=== The request ===
Please set down exactly the lines of the listing below from the line containing "for name, solid" through the line containing "obj.matrix_parent_inverse = Matrix.Identity(4)", both lines included, leaving out all other lines.

#####

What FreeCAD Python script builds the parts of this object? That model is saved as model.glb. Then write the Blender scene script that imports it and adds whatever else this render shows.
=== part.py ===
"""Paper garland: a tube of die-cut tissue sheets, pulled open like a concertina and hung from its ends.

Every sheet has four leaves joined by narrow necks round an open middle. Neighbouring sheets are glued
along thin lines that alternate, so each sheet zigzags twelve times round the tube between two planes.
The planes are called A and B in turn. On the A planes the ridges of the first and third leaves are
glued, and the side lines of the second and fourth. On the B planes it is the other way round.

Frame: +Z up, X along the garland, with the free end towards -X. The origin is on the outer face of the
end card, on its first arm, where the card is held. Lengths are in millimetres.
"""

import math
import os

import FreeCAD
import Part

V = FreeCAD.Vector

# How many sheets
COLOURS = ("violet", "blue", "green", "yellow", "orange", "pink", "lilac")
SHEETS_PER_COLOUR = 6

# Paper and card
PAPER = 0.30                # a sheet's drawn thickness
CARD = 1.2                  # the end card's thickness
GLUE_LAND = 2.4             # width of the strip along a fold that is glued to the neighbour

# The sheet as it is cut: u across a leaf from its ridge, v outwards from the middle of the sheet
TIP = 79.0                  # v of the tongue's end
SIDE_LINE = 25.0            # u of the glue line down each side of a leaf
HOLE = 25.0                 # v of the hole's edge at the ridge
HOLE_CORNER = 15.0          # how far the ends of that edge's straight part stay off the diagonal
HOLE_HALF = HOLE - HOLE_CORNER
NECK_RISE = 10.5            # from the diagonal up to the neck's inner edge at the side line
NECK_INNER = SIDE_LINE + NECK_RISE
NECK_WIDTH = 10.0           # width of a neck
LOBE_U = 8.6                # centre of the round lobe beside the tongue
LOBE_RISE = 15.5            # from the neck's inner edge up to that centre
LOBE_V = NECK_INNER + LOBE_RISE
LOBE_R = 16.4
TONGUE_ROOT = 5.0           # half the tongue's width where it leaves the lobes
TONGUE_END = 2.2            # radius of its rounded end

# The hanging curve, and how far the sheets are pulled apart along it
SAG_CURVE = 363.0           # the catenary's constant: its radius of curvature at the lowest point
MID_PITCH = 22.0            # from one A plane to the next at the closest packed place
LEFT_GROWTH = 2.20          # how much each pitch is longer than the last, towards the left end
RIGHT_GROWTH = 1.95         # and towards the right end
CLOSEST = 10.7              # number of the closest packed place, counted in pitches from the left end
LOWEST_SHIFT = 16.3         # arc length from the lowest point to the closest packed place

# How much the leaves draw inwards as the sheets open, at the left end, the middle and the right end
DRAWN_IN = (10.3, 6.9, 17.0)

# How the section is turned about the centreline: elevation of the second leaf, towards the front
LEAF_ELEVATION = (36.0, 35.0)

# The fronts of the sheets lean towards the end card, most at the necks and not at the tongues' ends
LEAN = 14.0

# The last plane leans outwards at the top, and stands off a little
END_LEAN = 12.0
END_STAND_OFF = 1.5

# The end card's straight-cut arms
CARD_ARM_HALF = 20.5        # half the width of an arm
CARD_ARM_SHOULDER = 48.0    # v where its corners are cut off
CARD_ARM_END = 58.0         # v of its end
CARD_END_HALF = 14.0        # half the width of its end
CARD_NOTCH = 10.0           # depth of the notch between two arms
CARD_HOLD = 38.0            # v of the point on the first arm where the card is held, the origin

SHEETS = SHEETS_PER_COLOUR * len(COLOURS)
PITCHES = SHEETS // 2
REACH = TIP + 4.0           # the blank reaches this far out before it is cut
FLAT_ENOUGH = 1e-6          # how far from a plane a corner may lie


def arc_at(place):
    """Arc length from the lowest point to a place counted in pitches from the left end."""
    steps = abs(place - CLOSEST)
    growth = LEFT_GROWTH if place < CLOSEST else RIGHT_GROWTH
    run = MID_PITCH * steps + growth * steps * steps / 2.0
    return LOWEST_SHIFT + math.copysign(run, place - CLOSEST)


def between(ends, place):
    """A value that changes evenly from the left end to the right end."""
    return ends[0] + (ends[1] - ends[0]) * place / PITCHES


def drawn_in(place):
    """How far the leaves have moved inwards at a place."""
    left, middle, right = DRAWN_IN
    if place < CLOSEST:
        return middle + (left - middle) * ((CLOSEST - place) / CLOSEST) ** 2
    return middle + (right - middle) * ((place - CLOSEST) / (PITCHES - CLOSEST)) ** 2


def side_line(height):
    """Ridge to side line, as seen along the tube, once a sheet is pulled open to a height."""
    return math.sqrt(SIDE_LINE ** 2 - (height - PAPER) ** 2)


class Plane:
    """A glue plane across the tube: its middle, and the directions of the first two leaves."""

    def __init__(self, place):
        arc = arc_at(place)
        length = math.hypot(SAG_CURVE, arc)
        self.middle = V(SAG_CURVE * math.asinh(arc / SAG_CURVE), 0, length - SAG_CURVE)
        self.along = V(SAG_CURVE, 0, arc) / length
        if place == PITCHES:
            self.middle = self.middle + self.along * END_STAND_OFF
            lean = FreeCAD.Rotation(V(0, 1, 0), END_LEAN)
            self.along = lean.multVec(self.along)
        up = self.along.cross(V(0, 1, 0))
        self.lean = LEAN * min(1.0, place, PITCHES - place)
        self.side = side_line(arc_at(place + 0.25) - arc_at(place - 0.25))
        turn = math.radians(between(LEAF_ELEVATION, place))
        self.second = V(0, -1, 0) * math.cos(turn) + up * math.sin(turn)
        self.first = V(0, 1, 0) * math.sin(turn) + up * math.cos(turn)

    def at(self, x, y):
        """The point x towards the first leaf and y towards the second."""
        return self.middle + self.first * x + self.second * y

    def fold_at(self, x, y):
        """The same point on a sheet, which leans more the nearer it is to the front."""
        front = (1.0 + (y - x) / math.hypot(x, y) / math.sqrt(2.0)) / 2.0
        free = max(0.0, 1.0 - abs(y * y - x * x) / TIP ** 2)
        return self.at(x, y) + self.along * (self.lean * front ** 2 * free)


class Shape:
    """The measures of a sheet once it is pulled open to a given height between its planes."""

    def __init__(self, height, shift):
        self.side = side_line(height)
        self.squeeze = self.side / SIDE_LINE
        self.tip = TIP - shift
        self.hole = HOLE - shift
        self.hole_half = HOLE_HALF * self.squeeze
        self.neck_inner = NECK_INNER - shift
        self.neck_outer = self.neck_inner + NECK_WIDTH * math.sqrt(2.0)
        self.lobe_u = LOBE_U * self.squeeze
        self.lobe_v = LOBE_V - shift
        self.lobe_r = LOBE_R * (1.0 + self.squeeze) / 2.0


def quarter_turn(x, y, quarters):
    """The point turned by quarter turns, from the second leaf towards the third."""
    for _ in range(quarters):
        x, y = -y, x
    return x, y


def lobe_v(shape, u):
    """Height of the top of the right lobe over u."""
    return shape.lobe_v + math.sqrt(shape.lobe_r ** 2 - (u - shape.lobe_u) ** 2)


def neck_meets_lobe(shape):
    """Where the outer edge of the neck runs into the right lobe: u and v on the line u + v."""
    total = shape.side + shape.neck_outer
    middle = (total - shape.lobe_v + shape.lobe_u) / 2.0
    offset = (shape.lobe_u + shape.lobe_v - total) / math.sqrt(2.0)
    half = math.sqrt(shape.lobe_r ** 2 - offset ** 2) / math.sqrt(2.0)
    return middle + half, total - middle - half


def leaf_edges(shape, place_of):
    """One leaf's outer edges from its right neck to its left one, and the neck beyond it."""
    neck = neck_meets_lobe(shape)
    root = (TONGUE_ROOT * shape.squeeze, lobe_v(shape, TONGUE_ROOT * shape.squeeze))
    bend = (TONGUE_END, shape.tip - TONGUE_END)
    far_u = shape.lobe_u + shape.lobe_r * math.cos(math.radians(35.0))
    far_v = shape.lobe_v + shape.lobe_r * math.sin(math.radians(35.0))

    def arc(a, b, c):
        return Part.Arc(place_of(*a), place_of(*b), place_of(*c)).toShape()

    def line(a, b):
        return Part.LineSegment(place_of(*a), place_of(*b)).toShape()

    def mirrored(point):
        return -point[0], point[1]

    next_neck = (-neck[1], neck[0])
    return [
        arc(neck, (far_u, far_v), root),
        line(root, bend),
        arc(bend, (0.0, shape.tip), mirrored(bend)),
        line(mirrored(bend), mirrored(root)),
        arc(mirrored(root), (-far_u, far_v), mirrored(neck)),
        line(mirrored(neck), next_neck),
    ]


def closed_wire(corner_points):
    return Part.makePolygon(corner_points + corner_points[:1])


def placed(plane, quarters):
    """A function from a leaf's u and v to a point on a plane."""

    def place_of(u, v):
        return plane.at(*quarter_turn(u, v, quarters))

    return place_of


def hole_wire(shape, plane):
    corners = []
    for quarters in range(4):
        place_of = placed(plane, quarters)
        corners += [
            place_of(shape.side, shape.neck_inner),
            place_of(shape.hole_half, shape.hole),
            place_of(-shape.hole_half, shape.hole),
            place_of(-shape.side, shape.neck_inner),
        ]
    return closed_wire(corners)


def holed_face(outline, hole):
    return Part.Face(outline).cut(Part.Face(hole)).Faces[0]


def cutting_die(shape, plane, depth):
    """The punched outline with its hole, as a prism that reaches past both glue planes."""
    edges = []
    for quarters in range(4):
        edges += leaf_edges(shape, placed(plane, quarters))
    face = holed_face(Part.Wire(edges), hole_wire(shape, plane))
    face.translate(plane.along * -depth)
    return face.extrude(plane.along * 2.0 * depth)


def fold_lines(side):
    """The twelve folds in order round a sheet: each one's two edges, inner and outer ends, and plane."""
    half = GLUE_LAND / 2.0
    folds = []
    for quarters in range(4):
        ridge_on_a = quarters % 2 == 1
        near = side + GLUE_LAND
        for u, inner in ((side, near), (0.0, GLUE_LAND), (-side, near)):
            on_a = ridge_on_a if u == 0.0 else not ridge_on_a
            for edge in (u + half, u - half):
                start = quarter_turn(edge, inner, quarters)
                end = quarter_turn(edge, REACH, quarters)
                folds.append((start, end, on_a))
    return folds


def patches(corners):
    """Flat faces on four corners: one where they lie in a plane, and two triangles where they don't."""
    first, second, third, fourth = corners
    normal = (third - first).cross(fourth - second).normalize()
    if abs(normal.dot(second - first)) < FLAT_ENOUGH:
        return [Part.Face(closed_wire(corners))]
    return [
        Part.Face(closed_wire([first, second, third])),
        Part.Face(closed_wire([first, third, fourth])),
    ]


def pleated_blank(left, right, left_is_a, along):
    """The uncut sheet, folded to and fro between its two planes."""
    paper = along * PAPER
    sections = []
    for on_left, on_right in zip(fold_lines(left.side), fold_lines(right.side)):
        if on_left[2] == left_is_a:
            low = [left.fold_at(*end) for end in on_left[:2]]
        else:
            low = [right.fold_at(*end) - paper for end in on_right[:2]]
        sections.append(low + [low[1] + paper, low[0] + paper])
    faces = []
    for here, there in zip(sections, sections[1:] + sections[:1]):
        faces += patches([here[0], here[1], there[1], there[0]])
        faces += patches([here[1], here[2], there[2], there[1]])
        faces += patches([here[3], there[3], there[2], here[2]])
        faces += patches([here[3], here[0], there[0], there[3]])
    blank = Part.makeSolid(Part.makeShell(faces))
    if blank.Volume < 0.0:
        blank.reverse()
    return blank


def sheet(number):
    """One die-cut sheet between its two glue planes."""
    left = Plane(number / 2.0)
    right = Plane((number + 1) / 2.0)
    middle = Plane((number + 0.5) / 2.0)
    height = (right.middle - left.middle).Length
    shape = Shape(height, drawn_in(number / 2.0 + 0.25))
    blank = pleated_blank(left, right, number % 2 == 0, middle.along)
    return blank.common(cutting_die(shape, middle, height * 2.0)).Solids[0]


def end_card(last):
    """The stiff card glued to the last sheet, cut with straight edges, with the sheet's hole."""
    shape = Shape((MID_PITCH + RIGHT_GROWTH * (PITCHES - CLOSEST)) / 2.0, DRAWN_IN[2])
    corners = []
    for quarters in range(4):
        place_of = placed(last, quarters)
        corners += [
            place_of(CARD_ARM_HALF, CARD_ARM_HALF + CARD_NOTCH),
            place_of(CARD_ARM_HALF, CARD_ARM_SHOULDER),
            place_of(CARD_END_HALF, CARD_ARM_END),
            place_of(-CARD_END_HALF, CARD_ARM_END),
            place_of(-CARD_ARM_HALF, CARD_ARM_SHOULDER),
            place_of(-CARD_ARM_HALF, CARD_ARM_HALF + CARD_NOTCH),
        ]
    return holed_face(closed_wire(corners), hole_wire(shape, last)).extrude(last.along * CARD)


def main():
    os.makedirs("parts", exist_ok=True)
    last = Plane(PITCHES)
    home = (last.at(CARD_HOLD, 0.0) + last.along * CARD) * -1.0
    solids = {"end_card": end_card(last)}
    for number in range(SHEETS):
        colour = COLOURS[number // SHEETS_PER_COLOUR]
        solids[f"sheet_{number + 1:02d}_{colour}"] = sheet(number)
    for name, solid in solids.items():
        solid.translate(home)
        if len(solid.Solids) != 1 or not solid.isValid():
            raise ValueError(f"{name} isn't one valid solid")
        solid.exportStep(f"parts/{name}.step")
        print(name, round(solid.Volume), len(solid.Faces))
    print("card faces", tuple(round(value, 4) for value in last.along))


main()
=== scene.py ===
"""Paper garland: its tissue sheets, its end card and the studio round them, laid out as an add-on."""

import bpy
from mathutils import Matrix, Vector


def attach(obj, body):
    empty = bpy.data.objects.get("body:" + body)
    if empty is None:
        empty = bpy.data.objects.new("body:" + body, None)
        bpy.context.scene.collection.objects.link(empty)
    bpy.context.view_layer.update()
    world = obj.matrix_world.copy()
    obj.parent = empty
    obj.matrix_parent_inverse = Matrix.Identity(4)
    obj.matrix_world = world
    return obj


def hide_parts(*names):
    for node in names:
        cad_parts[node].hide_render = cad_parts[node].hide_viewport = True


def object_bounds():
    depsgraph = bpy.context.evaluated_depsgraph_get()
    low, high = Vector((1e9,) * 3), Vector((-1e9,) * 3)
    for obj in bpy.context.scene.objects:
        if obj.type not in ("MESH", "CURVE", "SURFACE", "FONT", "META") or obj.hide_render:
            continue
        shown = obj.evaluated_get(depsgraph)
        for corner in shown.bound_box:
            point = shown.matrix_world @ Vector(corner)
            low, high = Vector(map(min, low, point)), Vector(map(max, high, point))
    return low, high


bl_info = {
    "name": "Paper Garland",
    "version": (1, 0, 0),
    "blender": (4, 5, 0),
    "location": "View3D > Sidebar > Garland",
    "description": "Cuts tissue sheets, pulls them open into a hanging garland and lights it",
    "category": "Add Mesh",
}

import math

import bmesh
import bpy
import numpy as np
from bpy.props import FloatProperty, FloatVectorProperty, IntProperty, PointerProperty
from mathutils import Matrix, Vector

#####

=== Result ===
    for name, solid in solids.items():
        solid.translate(home)
        if len(solid.Solids) != 1 or not solid.isValid():
            raise ValueError(f"{name} isn't one valid solid")
        solid.exportStep(f"parts/{name}.step")
        print(name, round(solid.Volume), len(solid.Faces))
    print("card faces", tuple(round(value, 4) for value in last.along))


main()
=== scene.py ===
"""Paper garland: its tissue sheets, its end card and the studio round them, laid out as an add-on."""

import bpy
from mathutils import Matrix, Vector


def attach(obj, body):
    empty = bpy.data.objects.get("body:" + body)
    if empty is None:
        empty = bpy.data.objects.new("body:" + body, None)
        bpy.context.scene.collection.objects.link(empty)
    bpy.context.view_layer.update()
    world = obj.matrix_world.copy()
    obj.parent = empty
    obj.matrix_parent_inverse = Matrix.Identity(4)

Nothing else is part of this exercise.